The time was 1380 (or thereabouts), the place Milan (or somewhere near).

Her formidable mother, Beatrice Regina della Scala, was already in her late forties when Lucia was born, and died before the little girl’s fifth birthday.

A year later her terrifying father, Bernabò Visconti, lord of Milan, was deposed and murdered by his nephew and co-ruler Gian Galeazzo. Perhaps he should have seen it coming: he’d done the same to his brother Matteo thirty years before.

Bernabò Visconti, statue by Bonino da Campione, originally placed near the altar of the church of San Giovanni in Conca, now in the Castello Sforzesco, Milan: photograph by G. Dall’Orto

But the result for Lucia and her siblings was sudden vulnerability.

Many of her five brothers, nine sisters and at least twenty illegitimate half-siblings were already grown to adulthood and established in the world, or in some cases – given that Bernabò had been fathering children for more than forty years – already dead.

Lucia’s oldest sister Taddea had married the duke of Bavaria in 1364, and died in 1381. (Isabeau of Bavaria, queen consort of Charles VI of France, was Taddea’s daughter.)

Her half-sister Donnina was the wife of Sir John Hawkwood (his unpronounceable name rendered in Italian as Giovanni Acuto), an English mercenary who made his fortune in the service of the states of Milan and Florence.

Her sister Caterina had been proposed, two years before Lucia’s birth, as a bride for the young king Richard II of England. One of the envoys sent from London to Milan to discuss the match was an esquire of the royal household named Geoffrey Chaucer, who may well have read the works of Dante, Petrarch and Boccaccio in the great Visconti libraries in Milan and Pavia. Despite Chaucer’s best efforts, no agreement with the English had been reached by 1380, when Caterina instead became the wife of her cousin Gian Galeazzo.

In 1385, therefore, when their father Bernabò was overthrown, Caterina’s presence at Gian Galeazzo’s side – and Lucia’s own potential value on the international marriage market – were the little girl’s best hope of safety.

But safety wouldn’t come without challenges. Most likely, marriage would take her far from home, into an unfamiliar political world and an intimate relationship with a man she’d never met. Among her sisters, one had been dispatched to Austria, two to Germany, and one south to Cyprus. Another, Agnese, was closer at hand in Mantua, just 80 miles from Milan, but closeness had its own dangers: in 1391, caught in the violent currents of Italian politics, she was executed on charges of adultery by her husband Francesco Gonzaga.
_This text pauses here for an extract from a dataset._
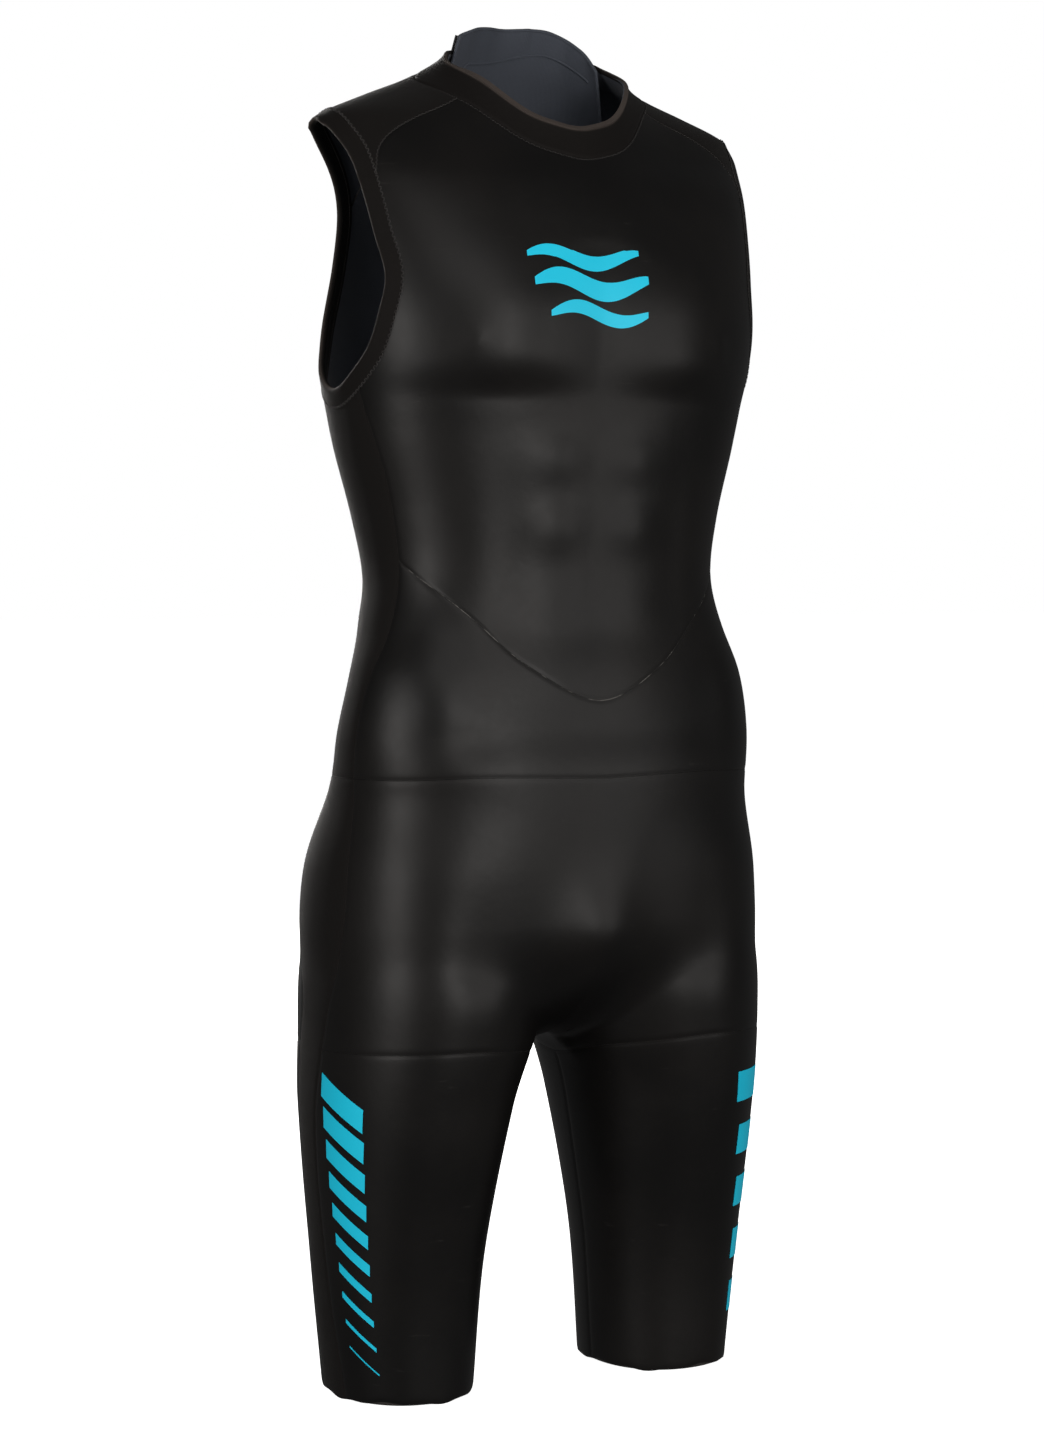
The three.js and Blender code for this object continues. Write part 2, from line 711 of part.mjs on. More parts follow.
function addSides() {
  const front = chain(sideFrontUpper, sideFrontLower);
  const back = chain(sideBackUpper, sideBackLower);
  pair("side_panel", patch(waistSide, reversed(back), armBottom, reversed(front)), jerseyBlack);
  const yoke = patch(yokeFront, reversed(armTop), yokeBack, collarSide);
  pair("shoulder_panel", yoke, jerseyBlack, jersey);
}

function addLegs() {
  const front = chain(hipFrontSeam, legFrontSeam);
  const back = chain(hipBackSeam, legBackSeam);
  const side = patch(hemSide, reversed(back), waistSide, reversed(front));
  pair("leg_side_panel", side, jerseyBlack, neoprene, true);
  const thigh = patch(hemFront, reversed(legFrontSeam), thighFrontSeam, reversed(inseam));
  pair("front_thigh_panel", thigh, suitBlack, neoprene, true);
  const ham = patch(hemBack, reversed(legBackSeam), thighBackSeam, reversed(inseam));
  pair("back_thigh_panel", ham, suitBlack, neoprene, true);
}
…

Two years after that, perhaps it was no wonder that thirteen-year-old Lucia – with such uncertain prospects ahead of her – was swept off her feet by the visiting English lord Henry of Bolingbroke, earl of Derby, heir to England’s great duchy of Lancaster.

No one ever said (at least, not in any of the documents I’ve read) that Henry was handsome – but then he didn’t need to be. He was athletic, rich, elegant, well educated, charismatic, the cousin of a king, and on top of all that he was nice – by which I mean that people liked him. The men who served him stayed with him. The friends he made were life-long and close-knit. When he spent a few months in Paris in 1398–9 in appallingly difficult circumstances – banished from England by his increasingly tyrannical cousin – he was so ‘gracious, good-natured, courteous and easy to deal with’, the chronicler Jean Froissart reported, that the French nobles were certain either that Richard II must know something they didn’t, or that the king was very badly advised to have got rid of him. Because in France, Froissart said, he was ‘loved by all’.

In Italy too. In the spring of 1393, twenty-six-year-old Henry had passed through Milan on his way back from a glamorous grand tour across Europe and a pilgrimage to Jerusalem. Lucia was bowled over.

But if Gian Galeazzo’s plans for her had worked as he intended, I suspect we wouldn’t know how she felt.